Seven years ago, Joppa resident Norman Bartlett began his quest to break the International Game Fish Association's world record for smallmouth bass.
Bartlett, 57, achieved his goal two years ago while fly fishing the Susquehanna River rapids near Deer Creek.
The fish, a hefty, 3-pound, 7-ounce bronzeback, was caught on 2-pound-test monofilament leader, breaking the existing fly rod record by a substantial margin.
In addition to his record-breaking smallmouth bass, Bartlett also holds world records for striped bass and weakfish caught on a fly rod. To catch his record smallmouth, Bartlett used a fishing technique that has only recently become popular with some Harford anglers. It's called "belly boating."
What's a belly boat? Essentially it consists of a truck-sized inner tube fitted with a canvas cover. A seat and several small storage compartments are rigged under the cover.
Bartlett says his belly boat allows him to safely navigate the Susquehanna's shallow rapids during periods of low water, when it is virtually impossible to negotiate them in a small boat.
Bartlett has built three sizes of belly boats.
One is made of heavy-duty canvas, a 25-inch inner-tube, and heavy stitching. It's built to last a long time.
"I can fish those isolated pockets and pools that boaters avoid like the plague. That's where you'll find some of the largest bass. You might only find one or two fish in each pool. Then you'll have to move to the next one. With the belly boat, I can make a quiet approach and get within casting range without spooking the fish.
"If you were fishing from an aluminum boat, the noise of the boat scraping over the rocks would spook fish for 500 yards in every direction," said Bartlett.
The angler says belly boats are available through mail order from many fishing catalogs. Local tackle shops can special order them from regional suppliers. Prices range from $80 to $150 depending on durability and optional extras, such as back rests and additional emergency tubes.
Bartlett spends most of his free time fishing for smallmouths and white perch in the Susquehanna River, concentrating on the four-mile stretch between Conowingo Dam and Rock Run.
"I'll never forget the day I caught a mess of big white perch upriver from Deer Creek. I forgot to bring a stringer and put the fish in one of the compartments," said Bartlett.
"Never put white perch in a tube compartment. Those dorsal fins are just like razors, and it didn't take long for them to puncture the tube. You really get a weird feeling when you hear the air hissing from the tube and you're in the middle of the river."
Bartlett also fishes the upper reaches of the Bush River, where he catches tidewater largemouths in remote areas inaccessible to boats. He says the tidal marsh near the mouth of Winters Run is easily fished with the aid of his belly boat. In areas where depths make wading impractical, he moves the tube around with swim fins. This allows him to quietly approach remote pockets that often hold larger fish.
"I caught a 4-pound bass on a popping bug within sight of U.S. 40. It was in a place no larger than my kitchen, and it was right in the middle of a big patch of cattails," he said.
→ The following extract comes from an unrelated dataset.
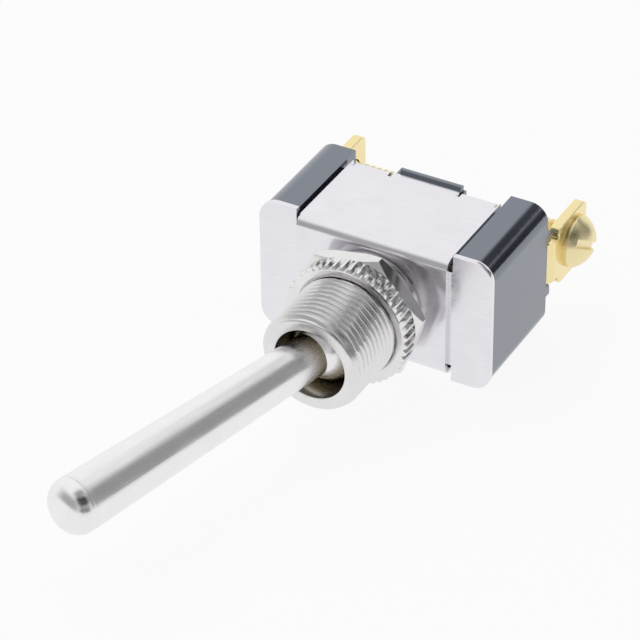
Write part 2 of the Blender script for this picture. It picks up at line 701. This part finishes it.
def floor_material():
    """Pale sweep: to the camera and to metal most of it is plain white, and the rest keeps the shadow."""
    whiteness = 0.92
    s = Surface("floor_pale")
    mottle = s.ramp(s.noise(scale=6, detail=3, rough=0.5), 0, 1)
    s.feed(s.blend(mottle, (0.86, 0.86, 0.865), (0.90, 0.90, 0.905)), "Base Color")
    s.set(Roughness=0.7, Specular_IOR_Level=0.2)
    white = s.add("ShaderNodeEmission")
    white.inputs["Color"].default_value = (1, 1, 1, 1)
    mix = s.add("ShaderNodeMixShader")
    s.link(s.math("MULTIPLY", s.ray("Camera", "Glossy", "Transmission"), whiteness), mix.inputs["Fac"])
    s.link(s.bsdf.outputs[0], mix.inputs[1])
    s.link(white.outputs[0], mix.inputs[2])
    s.link(mix.outputs[0], s.tree.nodes["Material Output"].inputs["Surface"])
    return s.mat


def build_floor():
    """A broad floor just under the part."""
    half, gap = 3.0, 0.02 * MM
    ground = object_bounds()[0].z - gap
    mesh = bpy.data.meshes.new("floor")
    corners = [(-half, -half, 0), (half, -half, 0), (half, half, 0), (-half, half, 0)]
    mesh.from_pydata(corners, [], [(0, 1, 2, 3)])
    mesh.materials.append(floor_material())
    obj = bpy.data.objects.new("floor", mesh)
    bpy.context.collection.objects.link(obj)
    obj.location = (0, 0, ground)


def build_key_light():
    """A soft square lamp high behind the part on its left, which doesn't show in the metal."""
    place, target, size = Vector((-0.55, 0.25, 0.75)), Vector((0, -0.01, 0)), 0.5
    lamp = bpy.data.lights.new("key", "AREA")
    lamp.shape = "RECTANGLE"
    lamp.size = lamp.size_y = size
    lamp.energy = 1.4
    obj = bpy.data.objects.new("key", lamp)
    bpy.context.collection.objects.link(obj)
    obj.location = place
    obj.rotation_euler = (target - place).to_track_quat("-Z", "Y").to_euler()
    obj.visible_glossy = False


def build_camera():
    """The camera at the photograph's viewing angle."""
    eye = Vector((0.1445, -0.2686, 0.2172))
    forward = Vector((-0.397, 0.707, -0.585)).normalized()
    right = Vector((0.875, 0.484, -0.008)).normalized()
    right = (right - right.dot(forward) * forward).normalized()
    up = right.cross(forward)
    sensor_mm, focal_length_mm = 36.0, 196.070625

    camera = bpy.data.cameras.new("camera")
    camera.sensor_width = sensor_mm
    camera.lens = focal_length_mm
    camera.clip_start = 0.01
    obj = bpy.data.objects.new("camera", camera)
    bpy.context.collection.objects.link(obj)
    obj.matrix_world = Matrix.Translation(eye) @ Matrix((right, up, -forward)).transposed().to_4x4()
    bpy.context.scene.camera = obj


build_studio()
build_floor()
build_key_light()
build_camera()
bpy.context.scene.view_settings.view_transform = "Standard"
Bartlett usually begins his belly-boating season in early June.
"When the temperature is comfortable, about 70 to 75 degrees, smallmouth bass fishing is usually pretty good," said Bartlett.
"But, if you're going to fish the river, don't do it alone and always wear a life jacket. You have to be extremely careful when you're getting into the tube's seat in the shallows. If you slip and your feet are barely through the seat openings, it's like falling on your face and having your legs held up in the air. That life jacket will prevent you from drowning," Bartlett says.
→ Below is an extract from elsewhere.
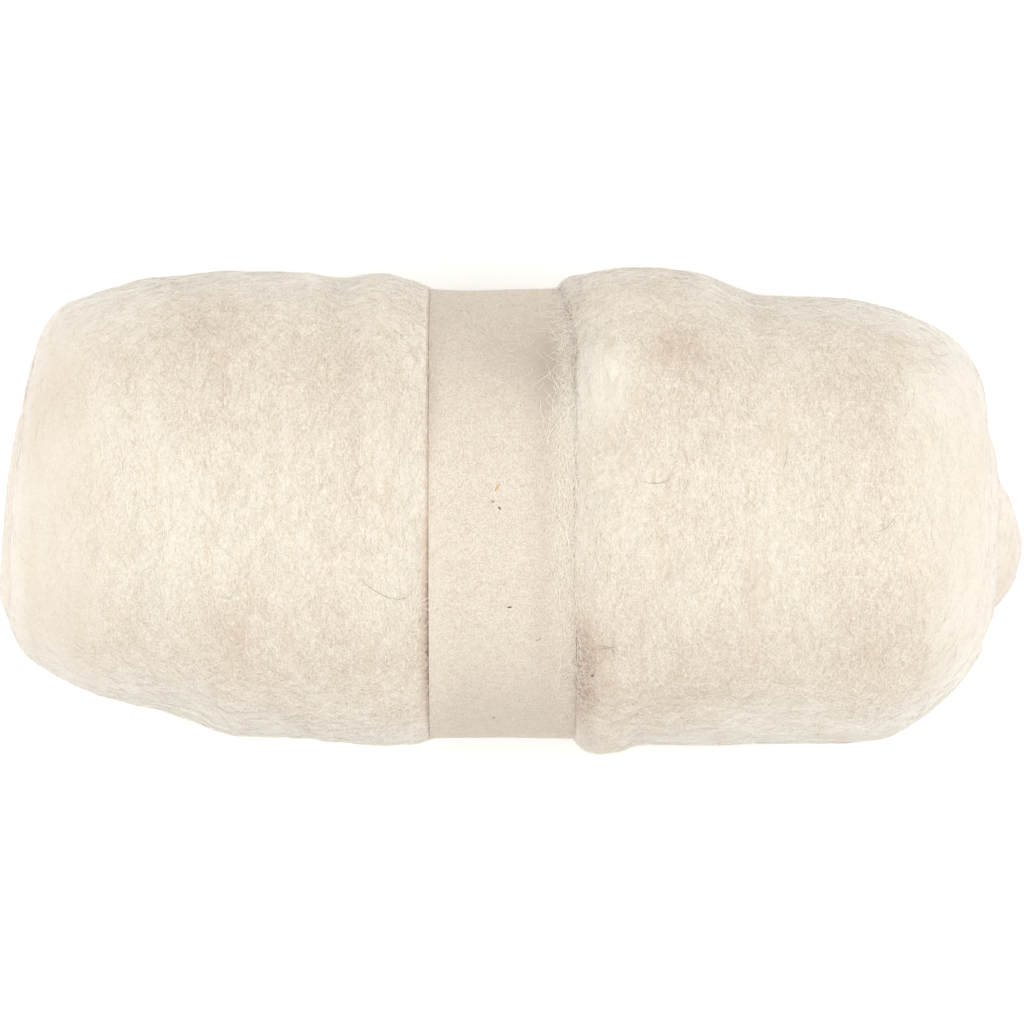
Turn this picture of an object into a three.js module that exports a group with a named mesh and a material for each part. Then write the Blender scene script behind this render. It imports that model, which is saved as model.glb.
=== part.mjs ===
// A rolled batt of carded wool, held round its middle by a plain paper band.
// Millimetres. X runs along the roll, +Y is its back, +Z is up from the surface it lies on.
import * as THREE from 'three';

// The paper band: where it starts and ends along the roll, and its outer reach.
const BAND = { left: -20.4, right: 15.0, back: 54.0, front: -55.7, top: 100.0, under: -2.0 };
const BAND_THICKNESS = 1.0;
const BAND_LIFT = 0.4; // the band's underside stays this far above the surface
const GAP = 0.3; // between the band and the wool

// The wool under the band follows the band's own section, a little smaller.
const INSET = BAND_THICKNESS + GAP;
const WAIST = {
  back: BAND.back - INSET,
  front: BAND.front + INSET,
  top: BAND.top - INSET,
  under: BAND.under + INSET,
};

// Sections of the roll from its left end to its right end. A section may slant, so its back and
// front points each have an x of their own. top and under are heights; the surface cuts off
// what would lie below it, which leaves the flat spot that the roll rests on.
const COLUMNS = ['backX', 'backY', 'frontX', 'frontY', 'top', 'under'];
const SECTIONS = [
  [-123.5, 0.4, -123.5, 0.4, 50, 50],
  [-122.4, 9.9, -124.2, -9.0, 59, 41],
  [-120.7, 19.7, -124.9, -19.9, 68, 32],
  [-118.3, 30.5, -123.4, -26.0, 76, 24],
  [-115.0, 42.5, -119.5, -34.2, 86, 14],
  [-109.6, 50.0, -111.5, -40.3, 92, 8],
  [-98.0, 54.6, -98.5, -45.9, 98, 2],
  [-83.0, 57.6, -83.0, -50.0, 102, -2],
  [-66.0, 58.2, -66.0, -55.5, 104, -3],
  [-50.0, 57.8, -50.0, -55.6, 105, -3],
  [-41.9, 56.2, -41.9, -56.8, 104, -3],
  [-32.0, 57.6, -32.0, -57.2, 105, -3],
  [-25.0, 56.1, -25.0, -57.0, 103, -3],
  [-21.2, 54.4, -21.2, -56.4, 101, -2],
  [BAND.left - GAP, WAIST.back, BAND.left - GAP, WAIST.front, WAIST.top, WAIST.under],
  [BAND.right + GAP, WAIST.back, BAND.right + GAP, WAIST.front, WAIST.top, WAIST.under],
  [15.8, 56.2, 15.8, -56.2, 102, -2],
  [18.0, 58.1, 18.0, -58.6, 104, -3],
  [22.0, 59.4, 22.0, -59.4, 106, -3],
  [32.0, 59.2, 32.0, -57.0, 106, -3],
  [46.0, 57.7, 46.0, -57.2, 105, -3],
  [53.0, 54.9, 53.0, -57.1, 104, -3],
  [61.0, 52.4, 61.0, -56.8, 102, -3],
  [80.0, 51.7, 80.0, -56.8, 102, -3],
  [90.0, 49.9, 90.0, -55.8, 100, -2],
  [99.7, 46.5, 99.7, -50.9, 97, 2],
  [109.3, 40.6, 109.3, -42.2, 90, 9],
  [114.4, 32.0, 114.4, -34.6, 82, 18],
  [116.6, 20.0, 116.8, -28.5, 74, 27],
  [119.3, 8.9, 119.8, -22.8, 66, 35],
  [122.5, 1.8, 123.2, -17.0, 59, 42],
  [124.8, -8.0, 124.8, -8.0, 50, 50],
].map((row) => Object.fromEntries(COLUMNS.map((name, i) => [name, row[i]])));

const SQUARENESS = 2.2; // a section's superellipse power: 2 is an ellipse, more is squarer
const WIDEST_AT = 0.47; // the roll is widest a little below half its height

// Soft humps and dents on the lobes: place along the roll, angle round it (0 is the back, 90 the
// top), reach and height.
const HUMPS = [
  { x: 23, angle: 55, reach: 9, height: 1.8 },
  { x: 55, angle: 75, reach: 16, height: -1.6 },
  { x: 82, angle: 105, reach: 18, height: 1.4 },
  { x: 60, angle: 150, reach: 14, height: -1.5 },
  { x: -60, angle: 62, reach: 17, height: -1.8 },
  { x: -82, angle: 110, reach: 18, height: 1.5 },
  { x: -45, angle: 125, reach: 13, height: 1.2 },
  { x: -72, angle: 160, reach: 15, height: -1.6 },
];

// The wound ends: the batt's turns lie side by side in a spiral, with a furrow between them.
const TURN = 12; // thickness of one turn
const FURROW_DEPTH = 4.5;
const FURROWS = { start: 4, full: 9, fade: 33, gone: 47 }; // radii between which they show

// The batt's outer edge ends on the lower back, in a soft step that follows the roll.
const TAIL = { angle: 326, start: 250, height: 3.2, softness: 10, wave: 3, waveLength: 95 };
const TAIL_ENDS = { full: 88, gone: 106 }; // the step fades out where the roll rounds over
const TAIL_CLEAR = { gone: 3, full: 14 }; // and beside the band

// How fine the solids are.
const SEGMENTS = 60; // round the roll
const STEP_ON_ENDS = 2.8;
const STEP_ALONG = 9;

const { degToRad, lerp, smoothstep } = THREE.MathUtils;

// Distance along the roll's skin to each section, the mean of its back line and its front line.
const stations = SECTIONS.reduce((sum, section, i) => {
  if (i === 0) return [0];
  const last = SECTIONS[i - 1];
  const back = Math.hypot(section.backX - last.backX, section.backY - last.backY);
  const front = Math.hypot(section.frontX - last.frontX, section.frontY - last.frontY);
  return [...sum, sum[i - 1] + (back + front) / 2];
}, []);

// Slope of one column at a section. It is zero at a turn, so that nothing overshoots the table.
function slopeAt(column, i) {
  const rise = (k) =>
    (SECTIONS[k + 1][column] - SECTIONS[k][column]) / (stations[k + 1] - stations[k]);
  if (i === 0) return rise(0);
  if (i === SECTIONS.length - 1) return rise(i - 1);
  const before = rise(i - 1);
  const after = rise(i);
  return before * after > 0 ? (2 * before * after) / (before + after) : 0;
}

// The section at share t of the way from section i to the next one.
function sectionBetween(i, t) {
  const span = stations[i + 1] - stations[i];
  const section = {};
  for (const column of COLUMNS) {
    const a = SECTIONS[i][column];
    const b = SECTIONS[i + 1][column];
    const rise = 2 * t ** 3 - 3 * t ** 2 + 1;
    const leave = (t ** 3 - 2 * t ** 2 + t) * span * slopeAt(column, i);
    const arrive = (t ** 3 - t ** 2) * span * slopeAt(column, i + 1);
    section[column] = a * rise + b * (1 - rise) + leave + arrive;
  }
  return section;
}

// A point of a section's outline. Angle 0 is the back, 90 degrees the top.
function outlinePoint(section, angle) {
  const across = Math.cos(angle);
  const up = Math.sin(angle);
  const rounded = (v) => Math.sign(v) * Math.abs(v) ** (2 / SQUARENESS);
  const middle = lerp(section.under, section.top, WIDEST_AT);
  const reach = up > 0 ? section.top - middle : middle - section.under;
  return new THREE.Vector3(
    lerp(section.frontX, section.backX, (1 + across) / 2),
    lerp(section.frontY, section.backY, (1 + rounded(across)) / 2),
    middle + reach * rounded(up),
  );
}

// Shortest way round from one angle to another, in degrees.
function turnBetween(from, to) {
  return THREE.MathUtils.euclideanModulo(to - from + 180, 360) - 180;
}

// How far the humps and the tail's step lift the skin at a place, in millimetres.
function lift(x, degrees, radius) {
  let height = 0;
  for (const hump of HUMPS) {
    const round = degToRad(turnBetween(hump.angle, degrees)) * radius;
    height += hump.height * Math.exp(-((x - hump.x) ** 2 + round ** 2) / hump.reach ** 2);
  }
  const edge = TAIL.angle + TAIL.wave * Math.sin((x / TAIL.waveLength) * 2 * Math.PI);
  const swell = smoothstep(degrees, TAIL.start, edge - TAIL.softness / 2);
  const drop = smoothstep(degrees, edge - TAIL.softness / 2, edge + TAIL.softness / 2);
  const ends = 1 - smoothstep(Math.abs(x), TAIL_ENDS.full, TAIL_ENDS.gone);
  const besideBand = Math.max(BAND.left - x, x - BAND.right);
  const clear = smoothstep(besideBand, TAIL_CLEAR.gone, TAIL_CLEAR.full);
  return height + TAIL.height * swell * (1 - drop) * ends * clear;
}

// How far the furrow between two turns sinks into the end of the roll.
function furrow(radius, degrees) {
  const turns = radius / TURN - (degrees - TAIL.angle) / 360;
  const groove = (0.5 + 0.5 * Math.cos(turns * 2 * Math.PI)) ** 2;
  const core = smoothstep(radius, FURROWS.start, FURROWS.full);
  const rim = 1 - smoothstep(radius, FURROWS.fade, FURROWS.gone);
  return FURROW_DEPTH * groove * core * rim;
}

function skinPoint(section, j) {
  const degrees = (j / SEGMENTS) * 360;
  const point = outlinePoint(section, degToRad(degrees));
  const radius = (section.backY - section.frontY) / 2;
  const middleY = (section.backY + section.frontY) / 2;
  const middleZ = (section.top + section.under) / 2;
  const outward = new THREE.Vector3(0, point.y - middleY, point.z - middleZ).normalize();
  const inBand = section.backX > BAND.left - 2 * GAP && section.backX < BAND.right + 2 * GAP;
  if (!inBand) point.addScaledVector(outward, lift(point.x, degrees, radius));
  point.x -= Math.sign(point.x) * furrow(radius, degrees);
  point.z = Math.max(point.z, inBand ? BAND_LIFT + INSET : 0);
  return point;
}

// A closed solid from rings of points, each with the same number of points. A ring of one
// point closes an end; without end points the last ring joins the first.
function solidFromRings(rings, isLoop) {
  const points = [];
  const first = rings.map((ring) => points.push(...ring) - ring.length);
  const vertex = (i, j) => first[i] + (rings[i].length === 1 ? 0 : j % rings[i].length);
  const index = [];
  for (let i = 0; i < (isLoop ? rings.length : rings.length - 1); i++) {
    const next = (i + 1) % rings.length;
    for (let j = 0; j < SEGMENTS; j++) {
      const corners = [vertex(i, j), vertex(i, j + 1), vertex(next, j + 1), vertex(next, j)];
      if (rings[i].length > 1) index.push(corners[0], corners[1], corners[3]);
      if (rings[next].length > 1) index.push(corners[1], corners[2], corners[3]);
    }
  }
  const geometry = new THREE.BufferGeometry().setFromPoints(points);
  geometry.setIndex(index);
  geometry.computeVertexNormals();
  return geometry;
}

function woolRoll() {
  const rings = [];
  for (let i = 0; i < SECTIONS.length - 1; i++) {
    const isEnd = Math.abs(SECTIONS[i].backX + SECTIONS[i + 1].backX) / 2 > TAIL_ENDS.full;
    const step = isEnd ? STEP_ON_ENDS : STEP_ALONG;
    const count = Math.ceil((stations[i + 1] - stations[i]) / step);
    for (let k = 0; k < count; k++) {
      const section = sectionBetween(i, k / count);
      rings.push(Array.from({ length: SEGMENTS }, (_, j) => skinPoint(section, j)));
    }
  }
  const [left, right] = [SECTIONS[0], SECTIONS[SECTIONS.length - 1]];
  rings[0] = [new THREE.Vector3(left.backX, left.backY, left.top)];
  rings.push([new THREE.Vector3(right.backX, right.backY, right.top)]);
  const wool = new THREE.MeshStandardMaterial({ color: 0xf3e8d6, roughness: 1, metalness: 0 });
  const mesh = new THREE.Mesh(solidFromRings(rings, false), wool);
  mesh.name = 'wool_roll';
  return mesh;
}

// One ring of the band at x, smaller than its outer face by inset.
function bandRing(x, inset) {
  const section = {
    backX: x,
    frontX: x,
    backY: BAND.back - inset,
    frontY: BAND.front + inset,
    top: BAND.top - inset,
    under: BAND.under + inset,
  };
  return Array.from({ length: SEGMENTS }, (_, j) => {
    const point = outlinePoint(section, (j / SEGMENTS) * 2 * Math.PI);
    point.z = Math.max(point.z, BAND_LIFT + inset);
    return point;
  });
}

function paperBand() {
  const rings = [
    bandRing(BAND.left, 0),
    bandRing(BAND.right, 0),
    bandRing(BAND.right, BAND_THICKNESS),
    bandRing(BAND.left, BAND_THICKNESS),
  ];
  const paper = new THREE.MeshStandardMaterial({ color: 0xe9d3bb, roughness: 0.95, metalness: 0 });
  const mesh = new THREE.Mesh(solidFromRings(rings, true), paper);
  mesh.name = 'band';
  return mesh;
}

const batt = new THREE.Group();
batt.add(woolRoll(), paperBand());

export default batt;
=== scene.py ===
"""A rolled batt of carded wool and its paper band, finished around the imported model."""
import math

import bmesh
import bpy
import numpy as np
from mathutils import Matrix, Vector
from mathutils.bvhtree import BVHTree


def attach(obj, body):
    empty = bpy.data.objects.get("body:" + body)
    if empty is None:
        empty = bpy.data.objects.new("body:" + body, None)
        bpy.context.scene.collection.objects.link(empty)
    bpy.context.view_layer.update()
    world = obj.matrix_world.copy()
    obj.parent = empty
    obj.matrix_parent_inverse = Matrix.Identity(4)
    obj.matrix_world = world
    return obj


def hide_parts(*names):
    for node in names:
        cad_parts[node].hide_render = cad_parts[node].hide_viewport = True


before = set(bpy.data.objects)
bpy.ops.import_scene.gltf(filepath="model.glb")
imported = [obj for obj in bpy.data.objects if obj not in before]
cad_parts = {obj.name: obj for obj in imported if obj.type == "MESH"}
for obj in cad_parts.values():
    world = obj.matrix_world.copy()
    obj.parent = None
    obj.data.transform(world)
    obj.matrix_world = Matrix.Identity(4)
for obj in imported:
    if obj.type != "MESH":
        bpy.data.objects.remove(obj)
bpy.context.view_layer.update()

MM = 0.001

# The roll's form is in millimetres, as it was measured. BAND has the band's edges along the roll and
# its outer face. The band keeps BAND_LIFT clear of the table, and the wool's waist lies INSET under
# its outer face.
BAND = dict(left=-20.0, right=15.4, back=54.0, front=-55.7, top=100.0, under=-2.0)
BAND_MIDDLE = np.array([0, (BAND["back"] + BAND["front"]) / 2, (BAND["top"] + BAND["under"]) / 2])
BAND_LIFT, INSET, SEAM = 0.4, 0.8, 0.03
WAIST = (BAND["back"] - INSET, BAND["front"] + INSET, BAND["top"] - INSET, BAND["under"] + INSET)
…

It's also a good idea to avoid fast water chutes and heavy rapids, he advises. Anyway, these are not productive fishing locations and can be dangerous.
Bartlett recommends belly boating on weekends, when water flow at Conowingo Dam is usually at minimum levels.
He enters the river at the launch ramp situated at the end of Shures Landing Road, and then drifts downriver to Rock Run. The four-mile trip usually takes about five hours, depending on his fishing success.
"When fishing is good, the trip always takes an hour longer," he said.